Eigentlich
scheinen Streiks kein großes Problem zu sein. Schließlich
machten in den letzten Monaten die Arbeitskämpfe der Lokführer,
der Beschäftigten bei der Post und der Berliner
Verkehrsgesellschaft Schlagzeilen. Doch über dieses Medienecho
können die Beschäftigten im Einzelhandel nur träumen. „17
Monaten dauert der Arbeitskampf schon an, doch die
Öffentlichkeit erfährt davon wenig“, beklagt die Berliner
verdi-Sekretärin Erika Ritter und Verhandlungsführerin im
Einzelhandel am Samstag in Berlin auf einem Workshop, der sich
in Frage widmet, warum es so schwer ist, zu streiken.
Organisiert
wurde er von Berliner Maydaybündnis, das seit 3 Jahren am 1. Mai
die Paraden gegen prekäre Beschäftigungsverhältnisse
organisiert. „ In diesem Jahr nahmen daran mehr als 6000
Menschen teil. Beschäftigte aus verschiedenen Arbeitskämpfen
stellten sich dort vor. „Wir wollten diese Kooperation auch
über den 1. Mai hinaus ausbauen“ , begründet Andreas Farian
vom Berliner Mayday-Bündnis den Zweck des Workshops.
Für die
Beschäftigten im Einzelhandel ist Unterstützung von Außen
wichtig. „Das größte Problem bei einem langen Arbeitskampf ist
die Schwierigkeit noch an einen Erfolg zu glauben“, betont Erika
Ritter. Der Einsatz von Leiharbeitskräften, die rund um die Uhr
verfügbar sind, macht einen effektiven Streik oft besonders
schwer. Deswegen wollen auch die Streikenden neue Wege gehen.

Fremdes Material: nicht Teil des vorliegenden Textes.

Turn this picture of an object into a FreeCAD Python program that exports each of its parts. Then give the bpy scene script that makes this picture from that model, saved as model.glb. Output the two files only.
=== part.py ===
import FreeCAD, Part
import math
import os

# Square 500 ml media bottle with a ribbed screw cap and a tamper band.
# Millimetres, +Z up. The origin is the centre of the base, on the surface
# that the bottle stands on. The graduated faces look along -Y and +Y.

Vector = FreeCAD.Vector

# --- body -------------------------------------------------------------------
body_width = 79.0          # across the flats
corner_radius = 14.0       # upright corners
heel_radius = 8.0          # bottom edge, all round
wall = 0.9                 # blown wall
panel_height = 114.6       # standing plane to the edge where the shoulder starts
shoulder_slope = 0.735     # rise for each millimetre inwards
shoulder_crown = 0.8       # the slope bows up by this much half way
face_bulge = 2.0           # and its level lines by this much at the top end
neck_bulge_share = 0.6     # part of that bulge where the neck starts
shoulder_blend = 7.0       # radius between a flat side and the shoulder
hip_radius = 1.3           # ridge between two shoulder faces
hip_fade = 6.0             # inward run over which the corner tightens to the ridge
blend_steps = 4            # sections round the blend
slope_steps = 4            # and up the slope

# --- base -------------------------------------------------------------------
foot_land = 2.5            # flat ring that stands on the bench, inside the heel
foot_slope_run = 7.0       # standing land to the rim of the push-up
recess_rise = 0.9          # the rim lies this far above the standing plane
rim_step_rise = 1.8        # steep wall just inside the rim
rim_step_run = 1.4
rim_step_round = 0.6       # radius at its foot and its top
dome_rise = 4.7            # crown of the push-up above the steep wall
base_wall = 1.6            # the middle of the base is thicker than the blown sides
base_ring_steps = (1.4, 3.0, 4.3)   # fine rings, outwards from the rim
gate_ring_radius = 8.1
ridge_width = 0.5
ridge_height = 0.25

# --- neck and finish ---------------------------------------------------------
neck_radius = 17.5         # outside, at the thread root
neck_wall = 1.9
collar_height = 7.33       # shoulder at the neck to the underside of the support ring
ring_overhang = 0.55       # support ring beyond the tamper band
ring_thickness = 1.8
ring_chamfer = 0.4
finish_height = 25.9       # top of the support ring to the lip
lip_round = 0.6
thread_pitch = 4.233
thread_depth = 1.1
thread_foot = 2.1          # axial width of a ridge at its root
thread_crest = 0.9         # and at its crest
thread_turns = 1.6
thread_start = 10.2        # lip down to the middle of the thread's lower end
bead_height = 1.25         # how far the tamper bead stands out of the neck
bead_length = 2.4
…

„Wie wäre es, wenn sich auch die Kunden eines Arbeitskampfes in
die Auseinandersetzungen einmischten?“ überlegte eine
Verkäuferin. Schließlich werde auch hierzulande die Frage
diskutiert, unter welchen Arbeitsbedingungen Obst in Spanien
und Tee in Indien geerntet wird. Nach diesem Vorbild können in
Zukunft kritische KonsumenInnten auch deutlich machen, dass
ihnen nicht egal ist, wie viel die Kassiererin des Ladens um die
Ecke verdient.
Für sie gibt
es Alternativen. Schließlich haben einzelne
Einzelhandelsketten schon Vorschaltvertrage mit der
Gewerkschaft geschlossen, andere schalten weiter auf stur.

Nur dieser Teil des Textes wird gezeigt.